▶ [WHAT IS ASKED] Reproduce the opening lines of the records exactly, up to and including the line in which "x=pipe_end, z=s.outlet_station, turn=outwards)" occurs.

▶ [PROVIDED ENTRIES]
-*-

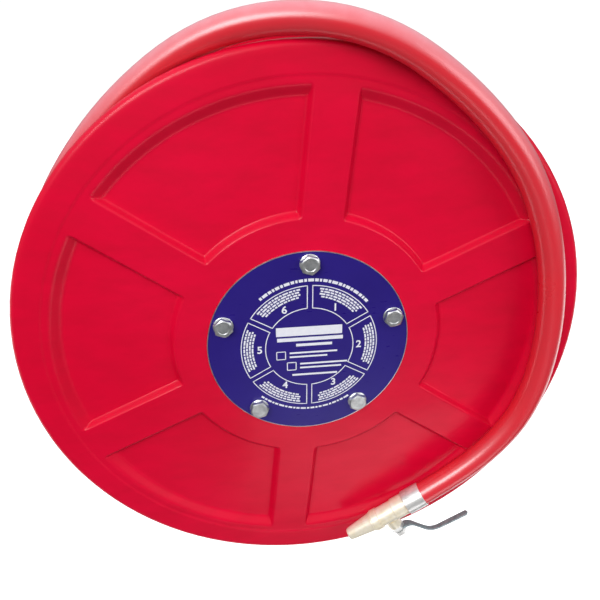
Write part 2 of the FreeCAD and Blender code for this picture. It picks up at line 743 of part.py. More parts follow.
def make_outlet():
    """The pipe from the hub chamber and the coupling that takes the hose through the barrel."""
    outwards = about((0, 1, 0), 90)
    start = s.hub_chamber + 2
    pipe_end = s.hub_radius + s.outlet_length
    pipe = ring("hub_outlet_body", s.outlet_bore, s.outlet_radius, 0, pipe_end - start)
    sub_part(pipe, "hub_outlet", "drum", x=start, z=s.outlet_station, turn=outwards)
    nut = prism("coupling_nut", s.coupling_flats, s.coupling_nut)
    bulge = s.hose_radius * s.hose_radius / (2 * s.barrel_radius)
    stub_length = s.barrel_radius - bulge - pipe_end
    stub = cylinder("coupling_stub", s.hose_radius, stub_length)
    way = cylinder("coupling_way", s.outlet_bore, stub_length)
    coupling = cut("hose_coupling_body", fuse("coupling_solid", nut, stub), way)
    sub_part(coupling, "hose_coupling", "drum", x=pipe_end, z=s.outlet_station, turn=outwards)


def make_winding():
    """The wound hose as one ring that fills the drum between barrel and last layer."""
    low = s.rear_plane + s.sheet + s.recess_depth + s.side_gap
    high = s.front_plane - s.sheet - s.recess_depth - s.side_gap
    winding = ring("hose_winding_body", s.barrel_radius + s.face_gap, s.winding_radius, low, high)
    sub_part(winding, "hose_winding", "drum")


# ---- hose tail and nozzle ----------------------------------------------------------------

# Centreline of the loose end: right of the drum axis, above it, in front of the front disc.
TAIL_ROUTE = (
    (-162, -193, -62), (-216, -135, -62), (-252, -68, -60), (-266, 5, -57), (-260, 74, -52),
    (-236, 136, -46), (-197, 191, -39), (-153, 236, -32), (-100, 274, -21), (-46, 293, -7),
    (10, 295, 5), (60, 282, 13.5), (104, 257, 17), (153, 218, 17), (193, 172, 17), (221, 115, 17),
    (237, 55, 17), (243, -6, 17), (238, -65, 17), (219, -116, 17), (170, -170, 17),
    (110.45, -207.75, 17),
)


def rounded_path(points):
    """Straight runs joined by tangent arcs, each as large as its two runs allow."""
    edges = []
    previous_end = points[0]
    smallest = None
    for before, corner, after in zip(points, points[1:], points[2:]):
        incoming, outgoing = corner - before, after - corner
        reach = 0.45 * min(incoming.Length, outgoing.Length)
        radius = reach / math.tan(incoming.getAngle(outgoing) / 2)
        smallest = min(radius, smallest or radius)
        incoming.normalize()
        outgoing.normalize()
        start, end = corner - incoming * reach, corner + outgoing * reach
        half_turn = math.atan(reach / radius)
        inwards = outgoing - incoming
        inwards.normalize()
        middle = corner + inwards * (radius / math.cos(half_turn) - radius)
        edges.append(Part.LineSegment(previous_end, start).toShape())
        edges.append(Part.Arc(start, middle, end).toShape())
        previous_end = end
    edges.append(Part.LineSegment(previous_end, points[-1]).toShape())
    print("smallest radius of the hose tail: %.0f mm" % smallest)
    return Part.Wire(edges)


def make_tail():
    """The hose's last stretch: off the winding, over the front rim and down to the nozzle."""
    points = [FreeCAD.Vector(x, y, s.front_plane.value + z) for x, y, z in TAIL_ROUTE]
    lap, clock = (s.winding_radius - s.hose_radius).value, math.radians(-155)
    points.insert(0, FreeCAD.Vector(lap * math.sin(clock), lap * math.cos(clock), points[0].z))
    path = rounded_path(points)
    section = Part.Wire(Part.Circle(points[0], points[1] - points[0],
                                    s.hose_radius.value).toShape())
    tube = path.makePipeShell([section], True, False)
    expected = math.pi * s.hose_radius.value ** 2 * path.Length
    print("hose tail %.0f mm long, volume %.4f of its section times its length"
          % (path.Length, tube.Volume / expected))
    sub_part(shaped("hose_tail_tube", tube), "hose_tail", "drum")


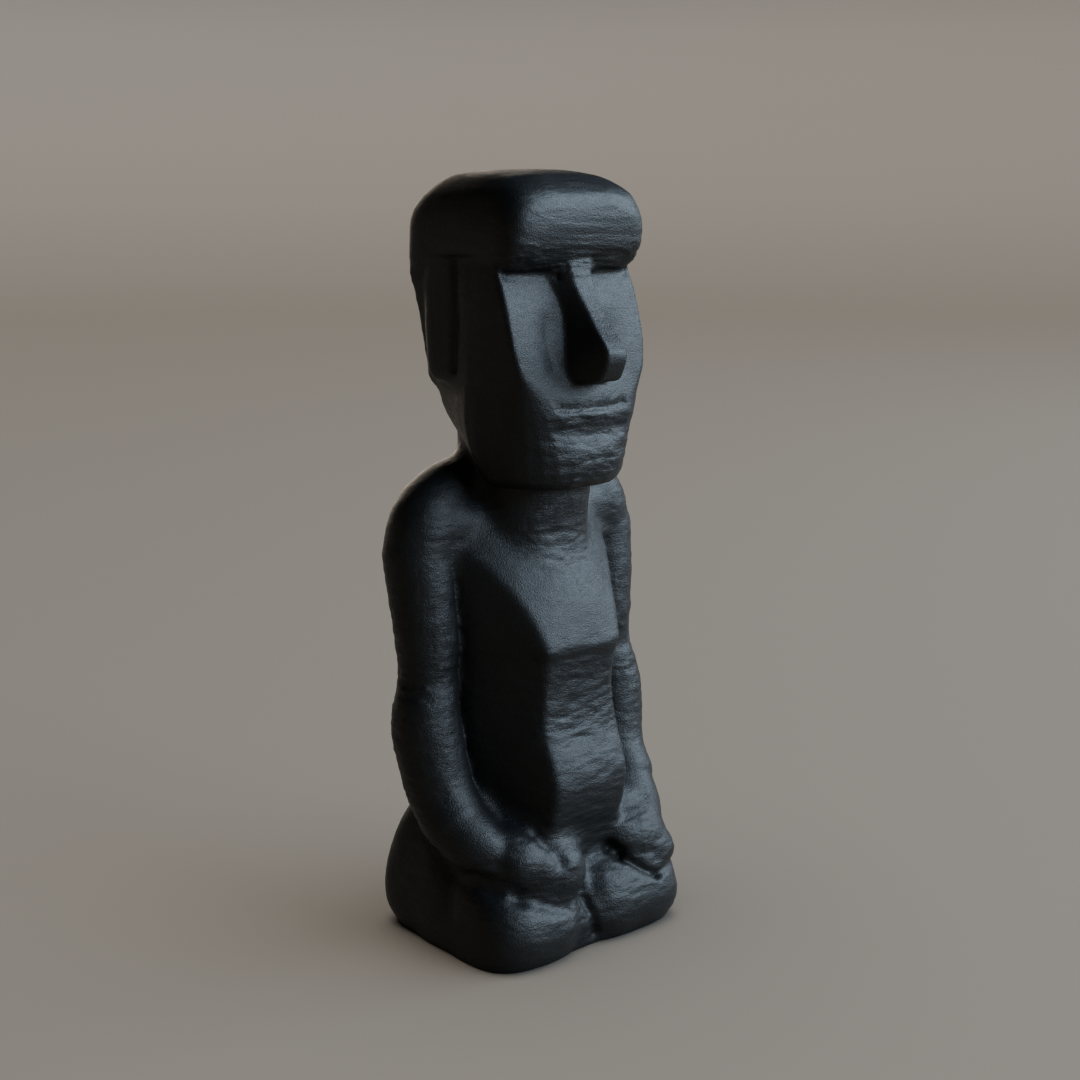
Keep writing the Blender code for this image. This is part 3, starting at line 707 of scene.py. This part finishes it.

-*-

▶ [OUTPUT OF THE TASK]
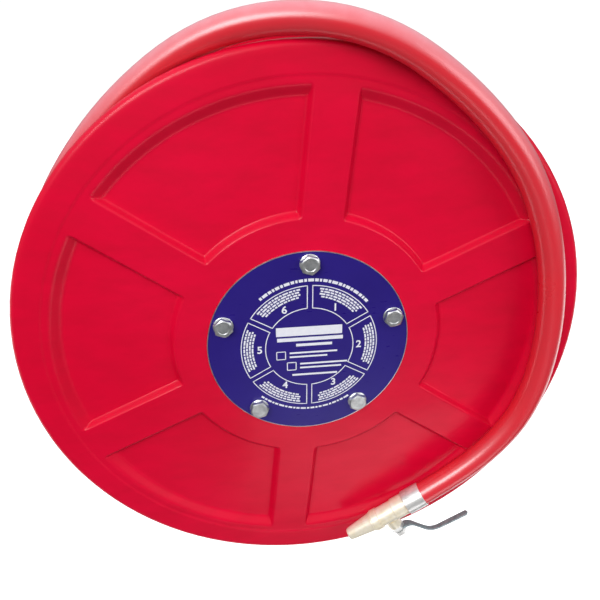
Write part 2 of the FreeCAD and Blender code for this picture. It picks up at line 743 of part.py. More parts follow.
def make_outlet():
    """The pipe from the hub chamber and the coupling that takes the hose through the barrel."""
    outwards = about((0, 1, 0), 90)
    start = s.hub_chamber + 2
    pipe_end = s.hub_radius + s.outlet_length
    pipe = ring("hub_outlet_body", s.outlet_bore, s.outlet_radius, 0, pipe_end - start)
    sub_part(pipe, "hub_outlet", "drum", x=start, z=s.outlet_station, turn=outwards)
    nut = prism("coupling_nut", s.coupling_flats, s.coupling_nut)
    bulge = s.hose_radius * s.hose_radius / (2 * s.barrel_radius)
    stub_length = s.barrel_radius - bulge - pipe_end
    stub = cylinder("coupling_stub", s.hose_radius, stub_length)
    way = cylinder("coupling_way", s.outlet_bore, stub_length)
    coupling = cut("hose_coupling_body", fuse("coupling_solid", nut, stub), way)
    sub_part(coupling, "hose_coupling", "drum", x=pipe_end, z=s.outlet_station, turn=outwards)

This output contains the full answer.